Lenders can be asked to repurchase a loan at any time if defects in the appraisal are alleged, said Kimberly Woodcock, who oversees compliance and risk management for an independent mortgage bank. And when that happens, they able to sell it typically only for 50 to 80 cents on the dollar, losing money in the transaction.
The bill offered no statute of repose if there was fraud alleged in the appraisal, but Brad Groves, owner of a Denver mortgage-lending company, said that honest mistakes can be just as costly as fraud to lenders.

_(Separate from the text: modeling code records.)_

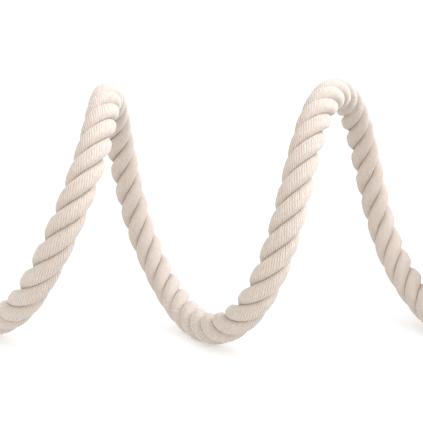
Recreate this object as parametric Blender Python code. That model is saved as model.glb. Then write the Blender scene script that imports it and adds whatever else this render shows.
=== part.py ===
"""A dock line: 4.5 m of soft three-strand cotton rope, 16 mm thick.

From its whipped bitter end the rope stands on edge as an open corkscrew of two turns, comes down to
the floor and runs into a neat round coil. The coil is two turns wide and three turns high, and three
ties of small cord hold it. The rope's other end comes out on top of the coil and ends in an eye splice.

The frame: +Z is up, the floor is z = 0, and the origin is at the middle of the whole line's footprint.
The rope's own solids are plain. A tube stands for each open stretch and a turned ring for the coil.
"""

import math

import bmesh
import bpy
import numpy as np
from mathutils import Vector

MM = 0.001

# Driving dimensions, in millimetres and degrees.
ROPE_DIAMETER = 16.0
GAP = 0.3

COIL_CENTRE = (136.3, -2.0)
COIL_COLUMNS = 2
COIL_ROWS = 3
COIL_MEAN_RADIUS = 84.0
COIL_ENTRY_ANGLE = 210.0
COIL_SEGMENTS = 72

TWINE_DIAMETER = 1.2
TIE_CORD_DIAMETER = 2.4
TIE_WRAPS = 3
TIE_ANGLES = (80.0, 160.0, 290.0)
KNOT_HALF_SIZE = (6.0, 2.9, 5.0)
GROOVE_OVERLAP = 4.0

TOP_START = 1991.0
TOP_STEP = 12.0
SPLICE_START = 2135.0
SPLICE_LENGTH = 110.0
SPLICE_DIAMETER = 24.0
SPLICE_SWELL = 1.6

EYE_THROAT_LENGTH = 14.0
THROAT_SEIZING_LENGTH = 10.0
END_WHIPPING_LENGTH = 18.0
END_WHIPPING_SETBACK = 2.0
TAPER_WHIPPING_LENGTH = 10.0
TAPER_WHIPPING_SETBACK = 2.0
STRAND_END_LENGTH = 9.0
STRAND_SPLAY = 6.0

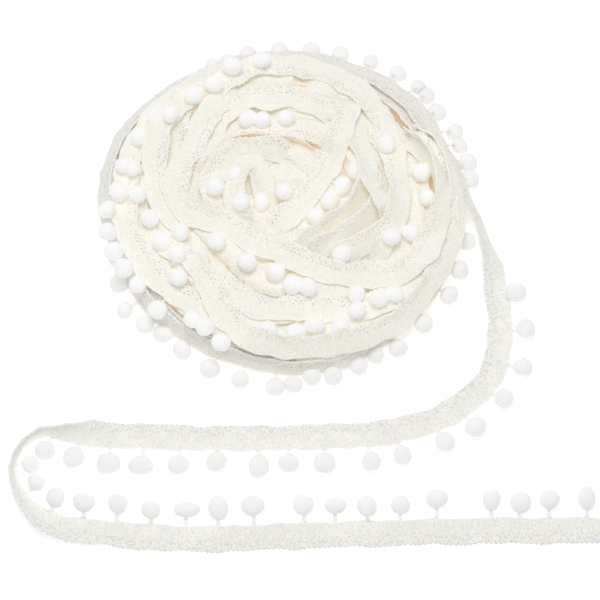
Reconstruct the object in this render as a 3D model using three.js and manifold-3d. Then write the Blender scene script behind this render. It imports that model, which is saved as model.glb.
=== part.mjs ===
// Pompom fringe trim: one long woven tape with a pompom tied on every 17 mm or so of its edge.
// Most of it is wound into a loose, flattish coil that lies on the table. Its outer end leaves the
// coil, lies flat, makes a hairpin bend standing on edge, and comes back past the coil's front.
// Millimetres, +Z up, everything rests on z = 0.
import * as THREE from 'three';
import { mergeVertices } from 'three/addons/utils/BufferGeometryUtils.js';
import Module from 'manifold-3d';

const wasm = await Module();
wasm.setup();

// ---- The trim itself ----
const TAPE_WIDTH = 12.5;
const TAPE_THICKNESS = 1.2;
const POMPOM_DIAMETER = 10;
const POMPOM_FLAT = 0.3;         // how much the pile is pressed flat where a pompom rests
const STALK_DIAMETER = 1.6;      // the two or three threads that hold a pompom
const STALK_GAP = 0.65;          // from the tape's edge to the end of the stalk

// ---- The wound coil ----
const COIL_CENTRE = new THREE.Vector2(0, -7);
const COIL_SECTORS = 99;
const RIM_POMPOMS = 33;          // pompoms round the outermost turn
const RIM_SCALLOP = 1.5;         // how far they stand out of it
const RIM_HEIGHT = 8;
const UNDERSIDE_INSET = 4;       // the rim rounds in to the flat underside
const TWIST_HALF_WIDTH = 7;

const COIL_OUTLINE = [
  { angle: 0, radius: 94.2 }, { angle: 16, radius: 96 }, { angle: 30, radius: 100 },
  { angle: 50, radius: 104 }, { angle: 70, radius: 98 }, { angle: 90, radius: 95 },
  { angle: 108, radius: 97 }, { angle: 130, radius: 96 }, { angle: 160, radius: 95.5 },
  { angle: 186, radius: 94.5 }, { angle: 210, radius: 97 }, { angle: 230, radius: 92 },
  { angle: 255, radius: 93.5 }, { angle: 285, radius: 92 }, { angle: 308, radius: 91 },
  { angle: 330, radius: 95 }, { angle: 348, radius: 92 },
];

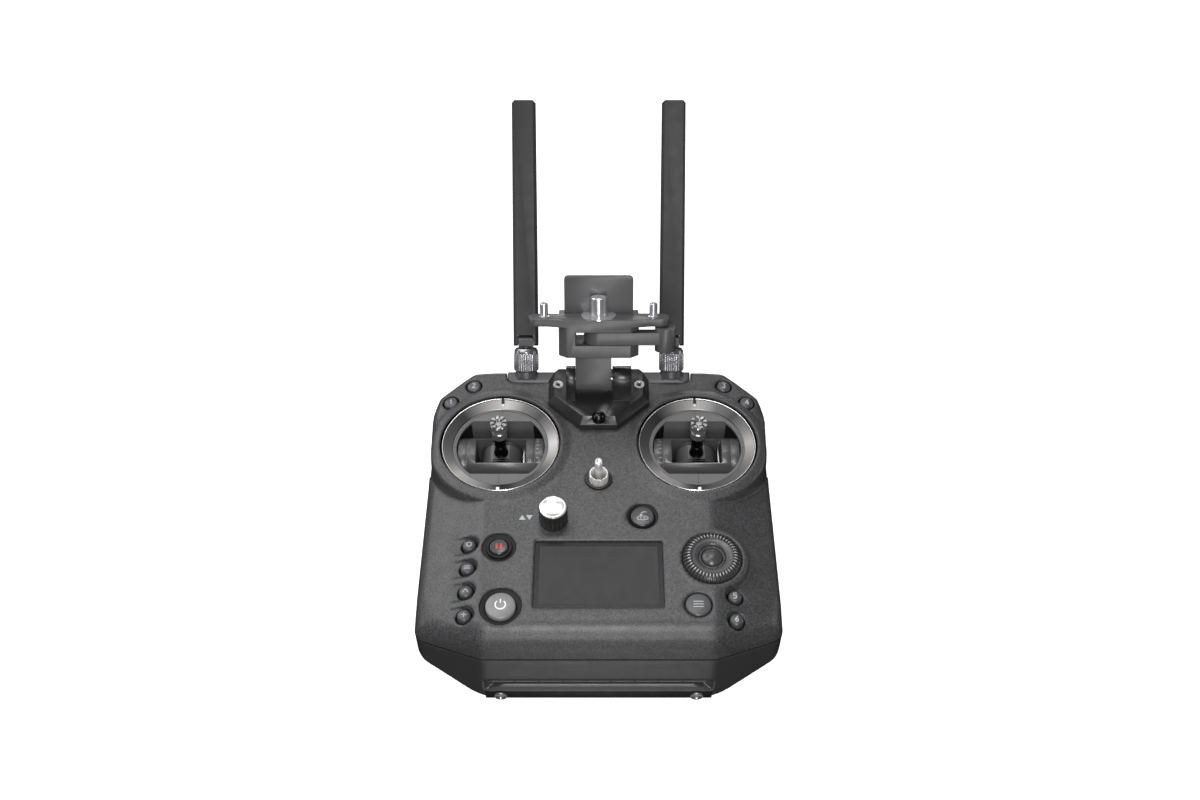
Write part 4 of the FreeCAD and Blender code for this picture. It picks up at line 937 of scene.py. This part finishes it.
def stick_cap(name, side):
    """The bright end of a stick: two knurled bands, a waist and a crown with eight teeth."""
    where = at_stick(side, 6.6)

    def knurl(radius, depth):
        return lambda angle: radius - depth * (0.5 + 0.5 * math.cos(32 * angle))

    def tooth(low, high):
        return lambda angle: high if (angle * 8 / (2 * math.pi)) % 1 < 0.58 else low

    loops = [(1.6, 0), (3.6, 0), (knurl(4.2, 0.1), 0.5), (knurl(4.2, 0.25), 0.9), (knurl(4.2, 0.25), 4.3),
             (knurl(4.2, 0.1), 4.7), (3.5, 5.2), (3.4, 6.1), (4.2, 6.9), (knurl(4.7, 0.05), 7.4),
             (knurl(4.7, 0.22), 7.7), (knurl(4.7, 0.22), 9.6), (4.7, 9.9), (4.7, 10.4),
             (4.7, tooth(10.6, 12.1)), (4.4, tooth(10.7, 12.5)), (3.2, tooth(10.9, 12.6)),
             (2.3, tooth(10.8, 12.3)), (2.0, tooth(10.7, 11.4)), (1.8, 10.6), (1.6, 10.9), (0.05, 11.0)]
    turned(name + "_cap", loops, 192, [where], name + "_stick", "bright_metal", name + "_stick_cap",
           paint="cap_metal", sharp=30)


def stick_shaft(name, side):
    where = at_stick(side)
    loops = [(3.9, -8.6), (4.0, -8.3), (4.0, -7.6), (3.7, -7.2), (3.3, -4.2), (3.25, -3.4), (3.25, -1.2),
             (3.05, -1.0), (3.05, -0.7), (3.25, -0.5), (3.25, 6.4), (3.1, 6.6), (0.05, 6.6)]
    turned(name + "_shaft", loops, 64, [where], name + "_stick", "black_steel", name + "_stick")


# Rear, front and underside ---

def antenna_stand(side):
    """The frame of an antenna's socket and nut, which point up and back."""
    x, y, z = ANTENNA
    return stand((x * side, y, z), lean_x=ANTENNA_RISE - math.pi / 2)


def ribbed(radius, depth, count):
    """A radius with count narrow ribs, depth lower between them."""
    return lambda angle: radius - depth * (0.5 + 0.5 * math.cos(count * angle)) ** 2


def rear_trim():
    """The satin strip along the rear edge, with a round socket under each antenna nut."""
    solid = Solid(-13.0, 5.5, 0.5)
    x, y, z = solid.x, solid.y, solid.z
    outline = rounded_box(x, y - 146.5, 52.9, 17.4, 4.4)
    strip = overlap(round_max(overlap(outline, y - 138.0), z + 0.05, 1.6), -11.9 - z)
    for _, side in SIDES:
        across, along, above = x - ANTENNA[0] * side, y - ANTENNA[1], z - ANTENNA[2]
        up = along * math.cos(ANTENNA_RISE) + above * math.sin(ANTENNA_RISE)
        over = -along * math.sin(ANTENNA_RISE) + above * math.cos(ANTENNA_RISE)
        socket = round_max(np.hypot(across, over) - 6.1, overlap(up - 1.4, -3.0 - up), 0.4)
        strip = soft_min(strip, overlap(socket, y - 140.0, 128.0 - y), 1.2)
    solid.distance = strip
    finish_piece(solid.mesh("rear_strip", 0.1), "casing", "satin_plastic", "rear_trim")
    for name, side in SIDES:
        tube = [(2.3, -2), (3.0, -2), (3.0, 14), (2.3, 14)]
        turned(name + "_socket_core", tube, 48, [antenna_stand(side)], "casing", "satin_plastic",
               paint="black_steel", closed=True)


def antenna_nut(name, side):
    ribs = ribbed(7.15, 0.4, 30)
    loops = [(3.05, 1.6), (6.6, 1.6), (6.9, 1.9), (ribs, 2.5), (ribs, 11.2), (6.8, 11.8), (6.7, 12.2),
             (6.9, 12.6), (6.7, 13.4), (5.9, 14.6), (3.05, 14.7)]
    turned(name + "_nut", loops, 240, [antenna_stand(side)], name + "_antenna_nut", "bright_metal",
           name + "_antenna_nut", paint="nut_metal", closed=True)


def screws():
    """The holder's two socket screws and its ball-headed screw, with the hinge pin's ends."""
    def socket(size):
        return lambda angle: size / max(math.cos((angle + math.pi / 6) % (math.pi / 3) - math.pi / 6), 0.1)

    def at_screw(side):
        return stand((PLATE_SCREW[0] * side, PLATE_SCREW[1], 0))

    both = [at_screw(side) for _, side in SIDES]
    loops = [(2.9, 6.2), (2.95, 7.7), (2.8, 7.95), (1.6, 7.95), (socket(1.15), 7.7), (socket(1.1), 6.9),
             (0.05, 6.9)]
    turned("plate_screws", loops, 72, both, "casing", "screw_steel", paint="pale_steel")
    # A near-black disc on the floor of each hex socket: painted shade.
    well = [(1.0, 6.5), (1.0, 7.1), (0.05, 7.1)]
    turned("screw_socket_shade", well, 6, both, "casing", "screw_steel", paint="joint_and_shade_black")
    ball = [(3.4, 5.2), (3.4, 7.2), (3.2, 8.2), (2.6, 9.2), (1.7, 9.95), (socket(0.9), 10.2),
            (socket(0.8), 9.6), (0.05, 9.6)]
    turned("ball_screw", ball, 72, [stand((0, 97.5, 0))], "casing", "screw_steel", paint="black_steel")
    pin = [(1.95, -17.9), (2.0, -17.7), (2.0, 17.7), (1.95, 17.9)]
    turned("hinge_pin", pin, 48, [stand((0, 116.0, 18.7), lean_y=math.pi / 2)], "casing", "screw_steel",
           "bracket_fasteners")
    case = [(2.4, 2.2), (2.5, 1.0), (2.3, 0.6), (1.3, 0.5), (socket(1.0), 0.7), (socket(0.95), 1.6),
            (0.05, 1.6)]
    stands = [stand((x, y, BOTTOM_Z)) for x, y in SCREW_SPOTS]
    turned("case_screw_heads", case[::-1], 60, stands, "casing", "screw_steel", "case_screws",
           paint="black_steel")


def studs():
    loops = [(2.6, -3.0), (2.6, 0.1), (3.4, 0.2), (3.6, 0.5), (3.55, 1.0), (3.2, 1.3), (2.8, 1.3),
             (2.5, 0.9), (2.3, 0.4), (0.05, 0.35)]
    stands = [stand((51.8 * side, FRONT_Y, -59.2), lean_x=math.pi / 2) for _, side in SIDES]
    turned("studs", loops, 64, stands, "casing", "bright_metal", "strap_studs", paint="cap_metal")


def vent_bars():
    """The thin bar across the front recess, in lengths with small gaps and painted lighter as a highlight, and
    the near-black bar behind it as painted shade.
    """
    pitch = 12.6
    half = pitch / 2 - 0.2
    made = [bar("vent_bar", stand((step * pitch, FRONT_Y, 0)), (-half, 2.5, -50.1), (half, 4.9, -49.4), 0.12)
            for step in range(-4, 5)]
    # A near-black bar at the back of the recess: painted shade.
    block("vent_back_shade", stand((0, FRONT_Y, 0)), (-54.5, 4.1, -50.6), (54.5, 4.8, -43.6), 0, "casing",
          "lower_plastic", paint="joint_and_shade_black")
    # The bars are painted a lighter grey than the casing: a painted highlight.
    finish_piece(join("vent_bars", made), "casing", "lower_plastic", paint="bezel_grey_and_bar_highlight")


def front_foot_shade():
    """A near-black strip along the foot of the front wall: painted shade for the undercut there."""
    block("front_foot_shade", stand((0, FRONT_Y, 0)), (-60.0, -0.12, -62.9), (60.0, 2.0, -55.2), 0.5, "casing",
          "lower_plastic", paint="joint_and_shade_black")


def seam_line():
    """The fine dark joint that runs round the casing between its two shells."""
    inset = inset_corners(outline_corners(), CORNER_RADIUS)
    ring = []
    for index, centre in enumerate(inset):
        before, after = Vector(inset[index - 1]), Vector(inset[(index + 1) % len(inset)])
        here = Vector(centre)
        turns = [math.atan2(edge.y, edge.x) - math.pi / 2 for edge in (here - before, after - here)]
        turns[1] += 2 * math.pi * (turns[1] < turns[0])
        for step in range(7):
            angle = turns[0] + (turns[1] - turns[0]) * step / 6
            ring.append((here, Vector((math.cos(angle), math.sin(angle)))))
    inner, outer = CORNER_RADIUS - 0.6, CORNER_RADIUS - 0.02
    low_z, high_z = SEAM_Z - 0.25, SEAM_Z + 0.25
    section = ((inner, low_z), (outer, low_z), (outer, high_z), (inner, high_z))
    vertices = [spot(*(here + out * reach), z) for here, out in ring for reach, z in section]
    faces = []
    for k in range(len(ring)):
        low, high = 4 * k, 4 * ((k + 1) % len(ring))
        faces += [(low + e, high + e, high + (e + 1) % 4, low + (e + 1) % 4) for e in range(4)]
    finish_piece(add("seam_line", vertices, faces), "casing", "lower_plastic", paint="joint_and_shade_black")


def feet():
    loops = [(5.0, -62.0), (5.0, -64.2), (4.8, -64.7), (4.3, -65.0), (3.0, -65.0), (2.7, -64.7), (0.05, -64.7)]
    stands = [stand((55.0 * side, y, 0)) for _, side in SIDES for y in (-22.0, 118.0)]
    turned("feet", loops[::-1], 48, stands, "casing", "soft_rubber", "rubber_feet")


def rear_dial(name, side):
    ribs = ribbed(8.0, 0.5, 28)
    loops = [(1.5, -6), (1.5, -4), (7.3, -4), (ribs, -3.3), (ribs, 3.3), (7.3, 4), (1.5, 4), (1.5, 6)]
    where = stand((REAR_DIAL[0] * side, *REAR_DIAL[1:]), lean_y=math.pi / 2)
    turned(name + "_thumb_dial", loops, 224, [where], name + "_dial", "soft_rubber", name + "_dial")


def display():
    """The dark cover with its lighter picture area."""
    half_x, half_y, corner = SCREEN[0] / 2 - 0.1, SCREEN[1] / 2 - 0.1, 1.1
    outline = []
    for cx, cy, start in ((1, -1, 270), (1, 1, 0), (-1, 1, 90), (-1, -1, 180)):
        for step in range(5):
            angle = math.radians(start + step * 22.5)
            outline.append((cx * (half_x - corner) + corner * math.cos(angle),
                            cy * (half_y - corner) + corner * math.sin(angle)))
    vertices = [spot(x, y, z) for z in (-2.4, -1.6) for x, y in outline]
    count = len(outline)
    faces = [tuple(range(count))[::-1], tuple(range(count, 2 * count))]
    faces += [(k, (k + 1) % count, count + (k + 1) % count, count + k) for k in range(count)]
    glass = add("display_glass", vertices, faces, 30)
    finish_piece(glass, "casing", "dark_window", "display_window")
    area = [[(-30.6, -17.6), (30.6, -17.6), (30.6, 17.4), (-30.6, 17.4)]]
    lay_mark("display_picture", area, stand((0, 0, 0)), lambda x, y: -1.6, "picture_area", "casing",
             "dark_window")


def face_mark():
    """The printed sign left of the dial: one triangle up and one down."""
    sign = arrow_head((-1.9, 1.5), (0, 1), 3.0) + arrow_head((1.9, -1.5), (0, -1), 3.0)
    lay_mark("dial_sign", sign, stand((-38.6, 34.6, 0)), lambda x, y: 0.03, "light_mark", "casing",
             "grained_plastic")


# Studio ---

# Each softbox: its name, its place and size in metres, and its power.
SOFTBOXES = (
    ("centre", (0.0, 0.35, 1.15), (0.3, 0.3), 2.4), ("front", (0.0, -1.1, 0.5), (0.5, 0.5), 4.6),
    ("left_back", (-0.9, 0.8, 0.8), (0.7, 0.6), 5.2), ("left_top", (-0.6, 0.1, 1.1), (0.5, 0.9), 5.0),
    ("front_top", (0.0, -0.62, 1.0), (0.24, 0.4), 6.6), ("back", (0.0, 0.75, 1.0), (0.9, 0.6), 2.8),
    ("low_front", (0.0, -0.75, -0.75), (0.35, 0.35), 0.6), ("strip", (0.0, -1.15, -0.25), (0.35, 0.8), 1.2),
    ("left_side", (-1.4, 0.1, 0.25), (0.8, 0.5), 3.0), ("right_side", (1.4, 0.1, 0.25), (0.8, 0.5), 3.0),
    ("rear_side", (0.0, 1.4, 0.2), (0.9, 0.4), 4.0))


def softbox(name, place, size, power):
    """A rectangular light that faces the middle of the part."""
    light = bpy.data.lights.new(name, "AREA")
    light.shape = "RECTANGLE"
    light.size, light.size_y = size
    light.energy = power
    lamp = bpy.data.objects.new(name, light)
    lamp.location = place
    lamp.rotation_euler = (Vector((0, 0, 0.05)) - Vector(place)).to_track_quat("-Z", "Y").to_euler()
    bpy.context.scene.collection.objects.link(lamp)


def studio():
    world = bpy.data.worlds.new("studio")
    world.use_nodes = True
    world.node_tree.nodes["Background"].inputs["Color"].default_value = (1, 1, 1, 1)
    bpy.context.scene.world = world
    world.cycles_visibility.diffuse = False
    world.cycles_visibility.glossy = False
    for box in SOFTBOXES:
        softbox(*box)
    floor_mesh = bpy.data.meshes.new("floor")
    reach = 6.0
    corners = [(-reach, -reach, 0), (reach, -reach, 0), (reach, reach, 0), (-reach, reach, 0)]
    floor_mesh.from_pydata(corners, [], [(0, 1, 2, 3)])
    floor = bpy.data.objects.new("floor", floor_mesh)
    paint = plain("floor_paint", (0.5, 0.5, 0.5), 0.9, specular=0.0)
    shader = paint.node_tree.nodes["Principled BSDF"]
    shader.inputs["Emission Color"].default_value = (1, 1, 1, 1)
    shader.inputs["Emission Strength"].default_value = 0.98
    floor_mesh.materials.append(paint)
    floor.visible_diffuse = False
    floor.visible_glossy = False
    floor.visible_shadow = False
    bpy.context.scene.collection.objects.link(floor)


def camera():
    data = bpy.data.cameras.new("camera")
    data.sensor_width = 36
    data.lens = 39
    data.clip_start = 0.01
    eye = bpy.data.objects.new("camera", data)
    eye.location = (0.0007, -0.4587, 0.6332)
    eye.rotation_euler = (math.radians(40), 0, 0)
    bpy.context.scene.collection.objects.link(eye)
    bpy.context.scene.camera = eye


# The whole part ---

bpy.context.scene.view_settings.view_transform = "Standard"
paint_nodes()
upper = finish_piece(top_shell(), "casing", "grained_plastic", "top_shell")
lower = finish_piece(bottom_shell(), "casing", "lower_plastic", "bottom_shell")
for soft_node in ("bracket_base", "bracket_head", "bracket_arm", "lock_lever", "back_plate",
                  "left_antenna", "right_antenna", "left_yoke", "right_yoke", "battery_pack", "battery_latch"):
    soften(soft_node)
buttons()
trim_rings()
dial()
wheel()
toggle()
display()
face_mark()
rings = [stick_ring(name, side) for name, side in SIDES]
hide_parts("stick_rings")
for name, side in SIDES:
    bezel(name, side)
    drum_details(name, side)
    stick_cap(name, side)
    stick_shaft(name, side)
    antenna_nut(name, side)
    rear_dial(name, side)
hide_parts("gimbal_bezels")
rear_trim()
vent_bars()
front_foot_shade()
seam_line()
screws()
studs()
feet()
studio()
camera()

And those arguments seemed to land better with the members of the Senate committee than they did in the House.
“If the work delivered to the lender is subpar, it doesn’t seem logical that an appraiser would be protected while the other businesses are not,” Woodcock said.
The next debates on housing
With HB 1085 dead, legislative discussion around housing returns to two primary focuses — how to increase the amount of affordable housing in urban centers throughout the state and whether to reform construction-defects laws to spur more building of condos.
The Senate Transportation, Housing and Local Government Committee is scheduled to vote Thursday on a twice-delayed bill that would provide builders a right to remedy alleged defects, with the aim of reducing the frequency and severity of lawsuits. Meanwhile, a separate bill that would roll back some existing protections for builders against lawsuits has passed its first House committee and is waiting for debate before the whole chamber.
Meanwhile, several bills are advancing that seek to ease the housing shortage in several ways, including greater allowance for building accessory dwelling units and a ban on local governments setting residential occupancy limits for unrelated tenants, which received preliminary approval in the Senate Monday. The centerpiece of that package, a bill to require local governments allow greater density of construction around transit lines, cleared its first hurdle in the House but is expected to face fiercer opposition in the Senate.